# What the task asks:
All of the data needs to be repeated exactly.

# Collected data:
----------------------------------------
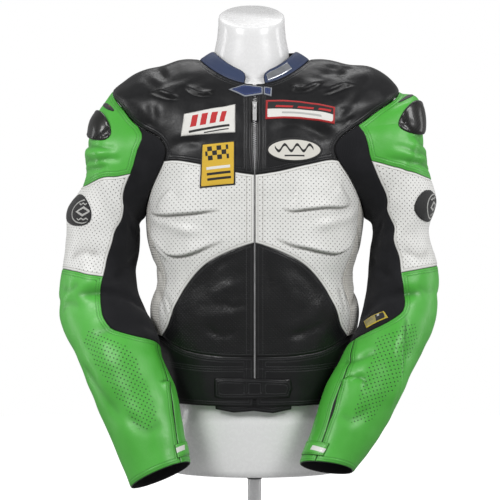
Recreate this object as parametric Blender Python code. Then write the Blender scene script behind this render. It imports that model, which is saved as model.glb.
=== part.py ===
# A race-style leather jacket on a limbless dress form with a round stand.
# Metres, +Z up. The front faces -Y, the wearer's left is +X, the origin is under the middle of the base.
# The cloth is worked out as one surface (body, two sleeves, collar), cut into panels along its seams.

import math
from collections import namedtuple
from functools import lru_cache

import bpy
import numpy as np
from mathutils import Matrix, Vector
from mathutils.geometry import delaunay_2d_cdt

LEATHER = 0.0020          # wall of a leather panel
SEAM_GAP = 0.0003         # space between two pieces
STEP = 0.034              # spacing of the points inside a panel
EDGE_STEP = 0.027         # spacing of the points along a seam
BODY_ROUND = 0.16         # metres of pattern for one radian round the body
SLEEVE_ROUND = 0.065      # the same round a sleeve
ZIP_HALF = 0.003          # half of the slot that the zip's teeth fill
TAPE_HALF = 0.013         # half of the zip's two tapes
COLLAR_RISE = 0.028
COLLAR_WALL = 0.0026
CUFF_LINING = 0.030       # how far up the cuff its lining reaches
ZIP_TOP = 0.735           # heights where the teeth, and the tapes, begin and end
TAPE_TOP = 0.738
ZIP_END = 0.262
ZIP_POINTS = 20
HEM_ROUND = 0.82          # lengths round the hem, a cuff, the neckline and a sleeve's two halves
CUFF_ROUND = 0.31
NECK_RADIUS = 0.085
UPPER_ARM_ROUND = 0.43
FOREARM_ROUND = 0.39
UPPER_ARM_LONG = 0.42
ROW_RISE = 0.87           # spacing of the rows of loose points, and their distance from a line,
LINE_CLEAR = 0.42         # both as a share of STEP
STRAP = 0.0014            # thickness of what is sewn on
TAPE_THICK = 0.0008

FORM_UNDER = 0.0004       # space between the leather and the form on the shoulders
FORM_EASE = 0.0060        # more of it below them, and more again at the waist
WAIST_EASE = 0.0060
FORM_BOTTOM = 0.121
BASE_RADIUS = 0.150
BASE_THICK = 0.008
POLE_RADIUS = 0.011
SOCKET_RADIUS = 0.0125
SOCKET_TALL = 0.012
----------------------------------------
# Correct output:
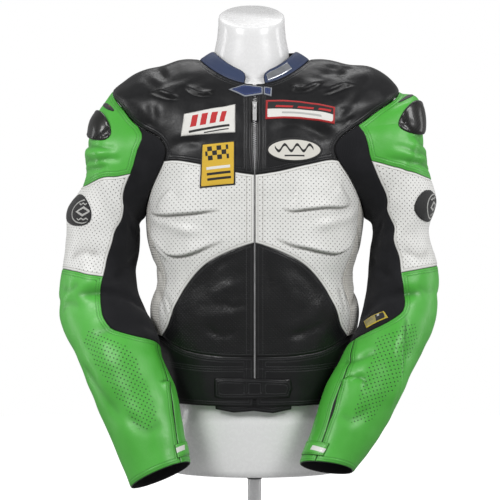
Recreate this object as parametric Blender Python code. Then write the Blender scene script behind this render. It imports that model, which is saved as model.glb.
=== part.py ===
# A race-style leather jacket on a limbless dress form with a round stand.
# Metres, +Z up. The front faces -Y, the wearer's left is +X, the origin is under the middle of the base.
# The cloth is worked out as one surface (body, two sleeves, collar), cut into panels along its seams.

import math
from collections import namedtuple
from functools import lru_cache

import bpy
import numpy as np
from mathutils import Matrix, Vector
from mathutils.geometry import delaunay_2d_cdt

LEATHER = 0.0020          # wall of a leather panel
SEAM_GAP = 0.0003         # space between two pieces
STEP = 0.034              # spacing of the points inside a panel
EDGE_STEP = 0.027         # spacing of the points along a seam
BODY_ROUND = 0.16         # metres of pattern for one radian round the body
SLEEVE_ROUND = 0.065      # the same round a sleeve
ZIP_HALF = 0.003          # half of the slot that the zip's teeth fill
TAPE_HALF = 0.013         # half of the zip's two tapes
COLLAR_RISE = 0.028
COLLAR_WALL = 0.0026
CUFF_LINING = 0.030       # how far up the cuff its lining reaches
ZIP_TOP = 0.735           # heights where the teeth, and the tapes, begin and end
TAPE_TOP = 0.738
ZIP_END = 0.262
ZIP_POINTS = 20
HEM_ROUND = 0.82          # lengths round the hem, a cuff, the neckline and a sleeve's two halves
CUFF_ROUND = 0.31
NECK_RADIUS = 0.085
UPPER_ARM_ROUND = 0.43
FOREARM_ROUND = 0.39
UPPER_ARM_LONG = 0.42
ROW_RISE = 0.87           # spacing of the rows of loose points, and their distance from a line,
LINE_CLEAR = 0.42         # both as a share of STEP
STRAP = 0.0014            # thickness of what is sewn on
TAPE_THICK = 0.0008

FORM_UNDER = 0.0004       # space between the leather and the form on the shoulders
FORM_EASE = 0.0060        # more of it below them, and more again at the waist
WAIST_EASE = 0.0060
FORM_BOTTOM = 0.121
BASE_RADIUS = 0.150
BASE_THICK = 0.008
POLE_RADIUS = 0.011
SOCKET_RADIUS = 0.0125
SOCKET_TALL = 0.012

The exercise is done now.